[EXERCISE GOAL]
From the entries that follow, reproduce exactly and only the lines from the line with "Write part 7" to the line with "into the slots.", endpoints included.

[SUPPLIED MATERIAL]

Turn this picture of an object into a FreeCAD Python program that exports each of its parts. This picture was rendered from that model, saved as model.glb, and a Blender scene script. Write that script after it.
--
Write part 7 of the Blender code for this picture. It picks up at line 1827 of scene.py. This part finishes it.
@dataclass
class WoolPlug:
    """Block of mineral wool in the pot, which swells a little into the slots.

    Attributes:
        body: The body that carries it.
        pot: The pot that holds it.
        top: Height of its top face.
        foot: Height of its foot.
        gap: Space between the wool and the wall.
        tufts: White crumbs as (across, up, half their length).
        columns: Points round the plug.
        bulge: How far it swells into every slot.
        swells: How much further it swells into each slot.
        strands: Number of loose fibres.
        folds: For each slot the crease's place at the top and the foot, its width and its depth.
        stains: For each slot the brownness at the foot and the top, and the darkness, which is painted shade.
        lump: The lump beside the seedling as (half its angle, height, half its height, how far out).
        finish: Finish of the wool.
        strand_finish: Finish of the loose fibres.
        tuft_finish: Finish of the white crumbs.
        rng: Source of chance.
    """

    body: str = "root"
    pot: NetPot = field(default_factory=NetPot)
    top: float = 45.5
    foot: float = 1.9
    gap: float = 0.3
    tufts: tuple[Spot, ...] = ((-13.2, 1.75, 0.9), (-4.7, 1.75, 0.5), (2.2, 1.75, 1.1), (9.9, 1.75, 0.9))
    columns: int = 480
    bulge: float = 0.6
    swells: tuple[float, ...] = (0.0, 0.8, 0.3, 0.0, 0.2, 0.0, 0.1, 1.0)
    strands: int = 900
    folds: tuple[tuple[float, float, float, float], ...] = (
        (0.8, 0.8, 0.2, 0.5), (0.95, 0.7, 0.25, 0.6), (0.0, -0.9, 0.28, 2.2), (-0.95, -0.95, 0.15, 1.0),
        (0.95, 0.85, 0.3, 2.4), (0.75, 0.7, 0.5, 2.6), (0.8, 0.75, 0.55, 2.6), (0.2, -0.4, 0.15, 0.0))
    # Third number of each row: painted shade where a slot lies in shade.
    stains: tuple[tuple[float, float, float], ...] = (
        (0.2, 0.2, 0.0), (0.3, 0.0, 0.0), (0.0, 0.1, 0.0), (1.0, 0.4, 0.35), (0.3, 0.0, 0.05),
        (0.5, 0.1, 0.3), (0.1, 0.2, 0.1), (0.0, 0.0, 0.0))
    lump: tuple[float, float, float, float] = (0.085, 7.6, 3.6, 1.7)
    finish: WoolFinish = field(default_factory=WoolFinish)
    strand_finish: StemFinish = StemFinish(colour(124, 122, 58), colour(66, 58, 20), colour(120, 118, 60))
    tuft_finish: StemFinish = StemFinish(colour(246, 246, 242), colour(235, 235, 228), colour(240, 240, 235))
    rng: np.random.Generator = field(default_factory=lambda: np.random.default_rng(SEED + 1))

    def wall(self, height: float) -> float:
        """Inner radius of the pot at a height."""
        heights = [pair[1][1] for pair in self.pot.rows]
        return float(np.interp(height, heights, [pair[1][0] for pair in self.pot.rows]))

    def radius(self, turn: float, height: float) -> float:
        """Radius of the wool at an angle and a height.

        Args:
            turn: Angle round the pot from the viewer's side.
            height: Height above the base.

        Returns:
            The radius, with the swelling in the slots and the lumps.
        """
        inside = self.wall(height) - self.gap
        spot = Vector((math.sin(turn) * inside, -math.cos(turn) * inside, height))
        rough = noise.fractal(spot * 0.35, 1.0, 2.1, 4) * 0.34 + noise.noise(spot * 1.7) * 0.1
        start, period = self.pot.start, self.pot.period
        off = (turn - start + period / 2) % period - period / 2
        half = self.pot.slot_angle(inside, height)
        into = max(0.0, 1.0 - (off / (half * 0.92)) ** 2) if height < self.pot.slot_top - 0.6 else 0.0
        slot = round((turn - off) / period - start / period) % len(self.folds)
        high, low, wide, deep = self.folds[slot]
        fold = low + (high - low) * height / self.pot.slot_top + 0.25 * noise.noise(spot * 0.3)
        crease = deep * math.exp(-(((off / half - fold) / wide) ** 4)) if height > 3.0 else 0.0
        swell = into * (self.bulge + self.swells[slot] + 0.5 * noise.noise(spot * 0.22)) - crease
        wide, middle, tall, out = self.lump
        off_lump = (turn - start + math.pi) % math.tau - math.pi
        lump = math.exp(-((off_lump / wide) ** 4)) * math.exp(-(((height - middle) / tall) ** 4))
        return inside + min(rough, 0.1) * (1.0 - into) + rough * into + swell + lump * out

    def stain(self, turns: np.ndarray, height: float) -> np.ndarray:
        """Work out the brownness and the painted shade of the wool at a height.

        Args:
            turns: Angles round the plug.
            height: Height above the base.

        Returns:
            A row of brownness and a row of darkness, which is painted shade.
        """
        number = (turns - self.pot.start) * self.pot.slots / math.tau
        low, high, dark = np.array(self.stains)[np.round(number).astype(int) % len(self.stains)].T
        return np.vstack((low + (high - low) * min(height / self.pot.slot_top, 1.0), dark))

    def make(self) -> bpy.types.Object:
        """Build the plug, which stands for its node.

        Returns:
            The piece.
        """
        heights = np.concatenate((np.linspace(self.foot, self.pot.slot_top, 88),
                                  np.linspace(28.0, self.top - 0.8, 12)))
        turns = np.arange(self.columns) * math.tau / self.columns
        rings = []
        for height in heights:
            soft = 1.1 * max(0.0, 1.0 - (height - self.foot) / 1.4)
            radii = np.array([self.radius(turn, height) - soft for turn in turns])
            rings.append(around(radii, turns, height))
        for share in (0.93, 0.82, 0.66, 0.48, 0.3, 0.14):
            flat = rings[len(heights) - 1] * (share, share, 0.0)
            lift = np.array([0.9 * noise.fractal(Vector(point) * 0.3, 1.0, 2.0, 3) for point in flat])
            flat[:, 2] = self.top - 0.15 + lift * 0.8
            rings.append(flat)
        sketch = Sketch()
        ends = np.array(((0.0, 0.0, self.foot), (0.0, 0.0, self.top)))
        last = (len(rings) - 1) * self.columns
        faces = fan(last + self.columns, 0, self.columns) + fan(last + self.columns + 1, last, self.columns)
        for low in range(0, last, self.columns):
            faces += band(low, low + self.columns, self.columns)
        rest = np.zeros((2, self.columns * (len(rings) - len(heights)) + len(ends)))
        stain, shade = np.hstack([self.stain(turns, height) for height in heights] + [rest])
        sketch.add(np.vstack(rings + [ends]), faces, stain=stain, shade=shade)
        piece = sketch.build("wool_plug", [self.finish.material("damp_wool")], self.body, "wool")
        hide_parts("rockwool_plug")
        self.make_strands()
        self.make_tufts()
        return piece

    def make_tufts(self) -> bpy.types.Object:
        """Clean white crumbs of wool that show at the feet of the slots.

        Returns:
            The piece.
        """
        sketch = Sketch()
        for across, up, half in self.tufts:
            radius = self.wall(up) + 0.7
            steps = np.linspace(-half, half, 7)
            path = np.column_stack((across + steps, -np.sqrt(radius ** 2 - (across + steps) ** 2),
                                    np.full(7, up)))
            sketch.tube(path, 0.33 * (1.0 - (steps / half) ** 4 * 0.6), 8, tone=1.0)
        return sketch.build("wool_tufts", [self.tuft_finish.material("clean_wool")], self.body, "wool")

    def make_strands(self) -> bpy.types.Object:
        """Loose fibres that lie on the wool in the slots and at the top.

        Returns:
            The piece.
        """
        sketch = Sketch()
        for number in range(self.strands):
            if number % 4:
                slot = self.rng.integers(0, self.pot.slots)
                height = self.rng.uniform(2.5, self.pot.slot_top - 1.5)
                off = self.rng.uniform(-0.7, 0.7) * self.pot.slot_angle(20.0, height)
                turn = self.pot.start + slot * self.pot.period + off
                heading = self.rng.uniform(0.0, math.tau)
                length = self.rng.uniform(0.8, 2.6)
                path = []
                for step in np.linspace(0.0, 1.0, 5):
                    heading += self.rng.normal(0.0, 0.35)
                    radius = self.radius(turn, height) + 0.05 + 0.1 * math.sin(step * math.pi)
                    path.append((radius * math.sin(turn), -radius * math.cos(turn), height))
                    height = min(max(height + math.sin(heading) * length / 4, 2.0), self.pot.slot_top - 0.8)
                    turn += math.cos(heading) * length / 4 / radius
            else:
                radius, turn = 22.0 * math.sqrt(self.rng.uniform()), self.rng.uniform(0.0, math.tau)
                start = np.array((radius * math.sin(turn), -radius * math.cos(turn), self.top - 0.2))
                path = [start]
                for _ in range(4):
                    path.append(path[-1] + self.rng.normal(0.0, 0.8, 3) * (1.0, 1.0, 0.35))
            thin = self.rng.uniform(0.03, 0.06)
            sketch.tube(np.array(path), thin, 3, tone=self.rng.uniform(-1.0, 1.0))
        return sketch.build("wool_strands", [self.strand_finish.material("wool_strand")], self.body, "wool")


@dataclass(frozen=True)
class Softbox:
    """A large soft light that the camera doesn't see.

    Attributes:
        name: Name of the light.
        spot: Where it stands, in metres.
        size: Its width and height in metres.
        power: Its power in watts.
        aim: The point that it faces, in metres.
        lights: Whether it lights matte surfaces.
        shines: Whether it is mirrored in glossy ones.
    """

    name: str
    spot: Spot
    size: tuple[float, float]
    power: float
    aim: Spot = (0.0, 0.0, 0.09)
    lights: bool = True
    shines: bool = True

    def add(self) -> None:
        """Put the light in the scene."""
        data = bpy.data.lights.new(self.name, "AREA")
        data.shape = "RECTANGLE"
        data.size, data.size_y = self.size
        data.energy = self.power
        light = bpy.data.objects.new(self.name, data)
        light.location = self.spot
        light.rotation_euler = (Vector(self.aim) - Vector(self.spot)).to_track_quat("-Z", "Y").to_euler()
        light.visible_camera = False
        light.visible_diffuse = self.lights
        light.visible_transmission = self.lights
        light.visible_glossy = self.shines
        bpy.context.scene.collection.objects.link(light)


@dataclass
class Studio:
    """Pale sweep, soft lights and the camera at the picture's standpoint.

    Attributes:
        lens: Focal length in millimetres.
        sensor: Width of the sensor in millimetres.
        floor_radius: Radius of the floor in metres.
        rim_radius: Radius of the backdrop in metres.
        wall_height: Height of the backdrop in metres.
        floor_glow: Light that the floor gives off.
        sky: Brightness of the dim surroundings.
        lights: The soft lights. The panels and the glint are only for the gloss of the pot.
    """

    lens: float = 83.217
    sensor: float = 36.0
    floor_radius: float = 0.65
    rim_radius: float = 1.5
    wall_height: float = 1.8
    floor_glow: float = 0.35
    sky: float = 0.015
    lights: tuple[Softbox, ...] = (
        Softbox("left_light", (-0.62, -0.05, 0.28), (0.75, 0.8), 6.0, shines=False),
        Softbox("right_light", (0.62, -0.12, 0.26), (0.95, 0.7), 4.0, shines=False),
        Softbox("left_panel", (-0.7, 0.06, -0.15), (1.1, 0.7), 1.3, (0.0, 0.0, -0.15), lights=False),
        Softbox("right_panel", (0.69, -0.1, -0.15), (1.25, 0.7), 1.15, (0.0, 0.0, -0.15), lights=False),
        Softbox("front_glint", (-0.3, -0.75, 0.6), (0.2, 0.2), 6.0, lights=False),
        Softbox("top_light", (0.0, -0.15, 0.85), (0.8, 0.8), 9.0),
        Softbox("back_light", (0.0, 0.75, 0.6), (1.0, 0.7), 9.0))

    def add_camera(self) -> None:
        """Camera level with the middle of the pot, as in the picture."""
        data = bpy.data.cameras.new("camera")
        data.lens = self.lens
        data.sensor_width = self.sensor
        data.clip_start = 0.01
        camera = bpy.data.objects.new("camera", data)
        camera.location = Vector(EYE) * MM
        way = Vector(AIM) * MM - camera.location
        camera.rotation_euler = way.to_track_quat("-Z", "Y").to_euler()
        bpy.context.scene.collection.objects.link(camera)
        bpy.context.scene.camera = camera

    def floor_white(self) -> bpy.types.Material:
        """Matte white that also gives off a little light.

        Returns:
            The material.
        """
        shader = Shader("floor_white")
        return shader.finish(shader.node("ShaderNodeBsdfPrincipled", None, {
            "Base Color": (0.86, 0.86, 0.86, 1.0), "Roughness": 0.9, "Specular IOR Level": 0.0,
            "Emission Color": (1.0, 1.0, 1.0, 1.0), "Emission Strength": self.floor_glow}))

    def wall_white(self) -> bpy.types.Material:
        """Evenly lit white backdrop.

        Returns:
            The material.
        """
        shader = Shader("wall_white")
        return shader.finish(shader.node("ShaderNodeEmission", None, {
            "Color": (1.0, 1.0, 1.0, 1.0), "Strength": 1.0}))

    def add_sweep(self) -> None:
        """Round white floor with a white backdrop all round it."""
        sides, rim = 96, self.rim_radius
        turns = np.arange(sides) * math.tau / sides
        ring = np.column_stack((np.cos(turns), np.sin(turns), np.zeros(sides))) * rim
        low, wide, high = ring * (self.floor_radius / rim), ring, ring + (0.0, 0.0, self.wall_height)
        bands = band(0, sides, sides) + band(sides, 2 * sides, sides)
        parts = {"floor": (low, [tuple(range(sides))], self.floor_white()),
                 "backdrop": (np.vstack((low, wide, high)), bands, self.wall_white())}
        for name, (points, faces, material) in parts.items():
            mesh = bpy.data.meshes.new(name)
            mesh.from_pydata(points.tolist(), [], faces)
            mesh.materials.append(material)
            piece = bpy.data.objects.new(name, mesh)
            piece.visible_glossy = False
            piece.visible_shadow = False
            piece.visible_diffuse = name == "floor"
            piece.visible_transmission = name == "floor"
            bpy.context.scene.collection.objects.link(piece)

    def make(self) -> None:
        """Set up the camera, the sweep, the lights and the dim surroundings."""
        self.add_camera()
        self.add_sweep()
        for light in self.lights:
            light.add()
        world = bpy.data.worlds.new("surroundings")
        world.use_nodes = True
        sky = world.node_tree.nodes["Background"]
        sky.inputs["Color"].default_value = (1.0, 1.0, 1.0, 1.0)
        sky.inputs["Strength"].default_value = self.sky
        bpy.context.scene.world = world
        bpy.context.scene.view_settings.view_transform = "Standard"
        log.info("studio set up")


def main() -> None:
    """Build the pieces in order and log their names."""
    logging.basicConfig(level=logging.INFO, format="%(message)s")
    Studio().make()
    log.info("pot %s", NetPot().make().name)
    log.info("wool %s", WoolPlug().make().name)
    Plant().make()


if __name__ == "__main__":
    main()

[RESPONSE TO THE TASK]
Write part 7 of the Blender code for this picture. It picks up at line 1827 of scene.py. This part finishes it.
@dataclass
class WoolPlug:
    """Block of mineral wool in the pot, which swells a little into the slots.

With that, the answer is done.